The other day I watched the movie Wonder, with Julia Roberts. In one scene the main character, based on August Pullman, decided during a math test in fifth grade to show his answers to a classmate to help him out. And what struck me was the movie’s indulgent attitude about this cheating—it made me feel good that they didn’t make a big deal out of it.
Because one morning when I was in fifth grade—while a couple of my classmates in front of me were furtively trading answers on a standardized reading test—I did something that would be life-changing: Worried that they were going to score much higher on the test than I was, I tried to peek over at a classmate’s answers.
Before fifth grade I’d always felt happy and confident in school. I’d had teachers I liked and who’d liked me—and maybe that was a mitigating influence that allowed me to feel smart and successful despite my father’s daunting expectations. But in fifth grade I had a teacher, Mrs. Koehler, who didn’t like me, though I never knew why. Soon I began noticing differences in my classmates’ abilities—Ronny and Carol were best at math and Margie was best at spelling. Up until then I’d been able to keep up with all the kids in the gifted group in my class, but now, for the first time, I began to worry about measuring up.
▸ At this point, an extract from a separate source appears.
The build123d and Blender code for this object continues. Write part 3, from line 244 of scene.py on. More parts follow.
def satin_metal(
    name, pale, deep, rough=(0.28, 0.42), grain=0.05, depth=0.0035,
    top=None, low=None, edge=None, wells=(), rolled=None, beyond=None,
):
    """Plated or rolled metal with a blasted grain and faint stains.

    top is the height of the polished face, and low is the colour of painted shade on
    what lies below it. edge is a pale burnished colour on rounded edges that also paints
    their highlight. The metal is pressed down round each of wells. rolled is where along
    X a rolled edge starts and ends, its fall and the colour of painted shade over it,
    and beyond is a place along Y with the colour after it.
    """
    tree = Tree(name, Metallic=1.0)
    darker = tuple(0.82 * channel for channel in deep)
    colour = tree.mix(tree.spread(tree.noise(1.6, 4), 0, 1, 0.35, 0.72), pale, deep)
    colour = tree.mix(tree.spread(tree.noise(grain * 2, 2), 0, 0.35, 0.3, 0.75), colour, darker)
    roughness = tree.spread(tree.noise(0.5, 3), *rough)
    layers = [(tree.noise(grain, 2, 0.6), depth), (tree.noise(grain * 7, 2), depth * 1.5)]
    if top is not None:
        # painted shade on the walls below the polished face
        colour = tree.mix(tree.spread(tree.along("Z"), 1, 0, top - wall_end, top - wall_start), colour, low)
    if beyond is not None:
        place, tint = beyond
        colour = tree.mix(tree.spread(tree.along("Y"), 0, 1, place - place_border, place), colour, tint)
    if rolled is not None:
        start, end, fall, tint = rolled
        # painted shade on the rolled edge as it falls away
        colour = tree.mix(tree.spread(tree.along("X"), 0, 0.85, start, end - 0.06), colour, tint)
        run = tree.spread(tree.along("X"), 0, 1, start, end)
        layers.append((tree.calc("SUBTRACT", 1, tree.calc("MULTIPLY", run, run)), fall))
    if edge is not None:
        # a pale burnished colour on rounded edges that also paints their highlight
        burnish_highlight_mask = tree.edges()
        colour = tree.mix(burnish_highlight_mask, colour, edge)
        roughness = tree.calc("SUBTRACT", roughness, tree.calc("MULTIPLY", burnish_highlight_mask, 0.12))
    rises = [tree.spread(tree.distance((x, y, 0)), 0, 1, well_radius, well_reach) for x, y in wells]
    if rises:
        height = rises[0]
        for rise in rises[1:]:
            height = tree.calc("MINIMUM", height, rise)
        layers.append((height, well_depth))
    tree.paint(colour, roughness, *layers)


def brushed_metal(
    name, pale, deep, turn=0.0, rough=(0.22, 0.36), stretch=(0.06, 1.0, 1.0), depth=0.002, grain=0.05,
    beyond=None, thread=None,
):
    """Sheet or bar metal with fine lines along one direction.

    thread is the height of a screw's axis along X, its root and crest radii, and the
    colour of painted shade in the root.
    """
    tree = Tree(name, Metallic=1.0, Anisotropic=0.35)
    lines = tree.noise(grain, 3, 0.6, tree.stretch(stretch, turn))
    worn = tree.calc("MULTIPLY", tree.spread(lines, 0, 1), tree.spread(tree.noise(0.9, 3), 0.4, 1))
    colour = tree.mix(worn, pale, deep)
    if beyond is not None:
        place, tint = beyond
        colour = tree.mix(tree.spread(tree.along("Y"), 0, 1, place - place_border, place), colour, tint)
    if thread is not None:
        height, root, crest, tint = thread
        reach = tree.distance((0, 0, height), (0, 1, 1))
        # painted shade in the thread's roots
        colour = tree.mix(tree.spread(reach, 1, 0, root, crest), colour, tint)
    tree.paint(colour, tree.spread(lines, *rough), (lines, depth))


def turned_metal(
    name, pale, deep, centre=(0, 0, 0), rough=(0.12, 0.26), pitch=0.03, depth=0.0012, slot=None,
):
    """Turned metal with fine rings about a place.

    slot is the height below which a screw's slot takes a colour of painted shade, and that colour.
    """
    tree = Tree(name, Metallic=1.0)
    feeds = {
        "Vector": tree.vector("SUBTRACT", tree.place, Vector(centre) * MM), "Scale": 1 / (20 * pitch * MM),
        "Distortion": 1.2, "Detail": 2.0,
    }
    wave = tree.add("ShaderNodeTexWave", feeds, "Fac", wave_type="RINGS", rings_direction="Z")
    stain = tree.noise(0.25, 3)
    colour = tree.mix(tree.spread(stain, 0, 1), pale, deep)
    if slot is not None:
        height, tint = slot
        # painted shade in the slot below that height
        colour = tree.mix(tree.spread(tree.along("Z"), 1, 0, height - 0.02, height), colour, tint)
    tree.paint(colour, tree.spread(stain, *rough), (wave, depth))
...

This was also the year that I started becoming obsessive and began to painstakingly write my homework in an elaborate cursive with fancy “descenders”—and if I made more than one mistake that I had to cross out, I would crumple up the page and start over.
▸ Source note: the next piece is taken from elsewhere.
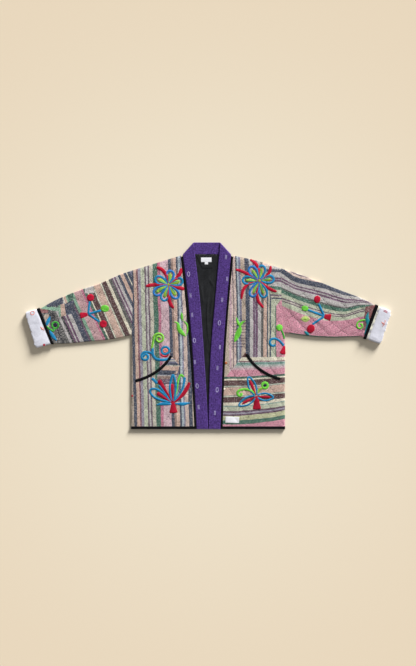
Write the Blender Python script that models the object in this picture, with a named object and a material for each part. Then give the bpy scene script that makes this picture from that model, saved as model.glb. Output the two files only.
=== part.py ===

It was the year I developed “eveningmares” and had to have a nightlight to sleep. I’d seen a movie called The Revenge of Frankenstein, and every evening after dark I became terrified of seeing the monster in a window, coming for me.
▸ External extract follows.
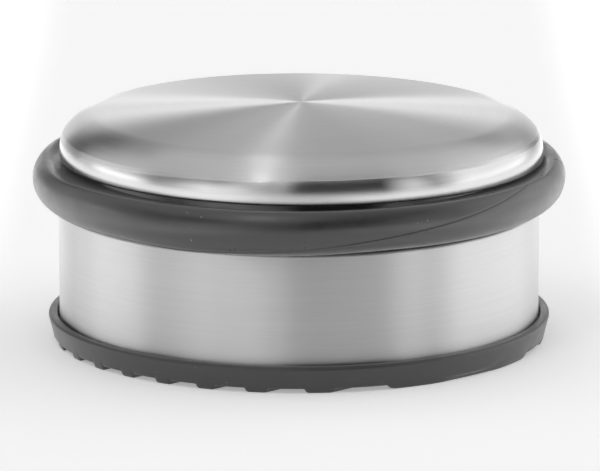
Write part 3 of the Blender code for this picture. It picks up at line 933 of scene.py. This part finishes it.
BELOW_FLOOR = -20  # a patch that starts here runs down behind the horizon
FLOOR_LIGHT = 1.0  # what is seen below the horizon, past the floor's edge
AMBIENT = 0.03
STUDIO = {
    "left panel": Glow(-96, 17.2, BELOW_FLOOR, 4, 2.6, 17, 5),
    "left glow": Glow(-112, 34, BELOW_FLOOR, 36, 0.71, 36, 16),
    "front left strip": Glow(-45, 14, BELOW_FLOOR, 17, 1.64, 42, 26),
    "front left fill": Glow(-18, 18, -1, 57, 0.45, 16, 25),
    "front left streak": Glow(-25.5, 3, 44, 63, 4.2, 2, 6),
    "back right streak": Glow(-166, 5, 62, 71, 4.0, 3, 5),
    "right panel": Glow(102, 28, BELOW_FLOOR, 3, 1.25, 15, 2),
    "right glow": Glow(108, 34, BELOW_FLOOR, 35, 1.2, 26, 11),
    "front right strip": Glow(55, 11, BELOW_FLOOR, 29, 1.11, 22, 9),
    "front right flag": Glow(31, 38, BELOW_FLOOR, 65, -0.26, 7, 10),
    "back left flag": Glow(-142, 10, BELOW_FLOOR, 49, -1.32, 15, 7),
    "backdrop foot": Glow(180, 5.3, BELOW_FLOOR, 7, 4.0, 3, 5),
    "backdrop": Glow(-174, 30.6, BELOW_FLOOR, 25, 0.75, 43, 6),
    "overhead": Glow(180, 181, 36, 95, 0.74, 1, 7),
}


def make_world():
    """A plain studio: soft-edged light panels and dark flags, far away on all sides."""
    world = bpy.data.worlds.new("studio")
    bpy.context.scene.world = world
    world.use_nodes = True
    nodes = Nodes(world.node_tree)
    background = world.node_tree.nodes["Background"]
    background.inputs["Color"].default_value = (1, 1, 1, 1)
    x, y, z = nodes.xyz(nodes.add("ShaderNodeTexCoord").outputs["Generated"])
    turn = nodes.math("DEGREES", nodes.math("ARCTAN2", x, nodes.math("MULTIPLY", y, -1.0)))
    rise = nodes.math("DEGREES", nodes.math("ARCSINE", z))
    total = AMBIENT
    for glow in STUDIO.values():
        total = nodes.math("MULTIPLY_ADD", glow.mask(nodes, turn, rise), glow.strength, total)
    total = nodes.math("MAXIMUM", total, 0.0)
    nodes.feed(background.inputs["Strength"], nodes.ramp(rise, -1.0, 0.0, FLOOR_LIGHT, total))


FLOOR_HALF_WIDTH = 8
FLOOR_TONE = (0.86, 0.86, 0.86, 1)
FLOOR_GLOW = 0.33  # the floor is a white sheet, lit from below
SIDE_GLOW = 0.55  # and more so to the left and right of the holder ...
SIDE_START, SIDE_FULL = 0.055, 0.085  # ... from these distances from the middle plane
GLOW_FULL, GLOW_END = 0.2, 0.6  # ... and as far out as this


def make_floor():
    mesh = bpy.data.meshes.new("floor")
    shape = bmesh.new()
    bmesh.ops.create_grid(shape, x_segments=1, y_segments=1, size=FLOOR_HALF_WIDTH)
    shape.to_mesh(mesh)
    shape.free()
    floor = bpy.data.objects.new("floor", mesh)
    bpy.context.scene.collection.objects.link(floor)
    floor.location.z = PAD_LOW[2] - 0.02 * MM
    material, nodes, shader, place = new_material("floor_paint")
    x, y, z = nodes.xyz(place)
    radius = nodes.distance(x, y)
    sideways = nodes.ramp(nodes.math("ABSOLUTE", x), SIDE_START, SIDE_FULL)
    sides = nodes.math("MULTIPLY", sideways, nodes.ramp(radius, GLOW_END, GLOW_FULL))
    nodes.feed(shader.inputs["Emission Strength"], nodes.math("MULTIPLY_ADD", sides, SIDE_GLOW, FLOOR_GLOW))
    shader.inputs["Base Color"].default_value = FLOOR_TONE
    shader.inputs["Emission Color"].default_value = (1, 1, 1, 1)
    shader.inputs["Roughness"].default_value = 0.9
    shader.inputs["Specular IOR Level"].default_value = 0.0
    mesh.materials.append(material)


make_camera()
make_cap()
make_sleeve()
make_ring()
make_pad()
make_stud()
make_nut()
make_spring_washer()
make_washer()
make_plate()
make_ballast()
make_foam()
make_film()
make_world()
make_floor()
bpy.context.scene.view_settings.view_transform = "Standard"
bpy.context.scene.view_settings.look = "None"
When I remember these details now, it almost seems to me that I was sensing an impending doom, and that this was a child’s way of externalizing her fear—for death was impending, though it was a psychic rather than a physical one. Because what was happening behind the scenes in my parents’ lives would, over the course of the next three years, spell emotional disaster for all of us. And, as Maurice Sendak said in one of his lectures, “Children know everything.”
When my teacher’s voice rang out, “Cathy, why do you feel the need to cheat?” I felt abjectly humiliated. What I couldn’t have known was how fateful this transgression of mine would prove to be.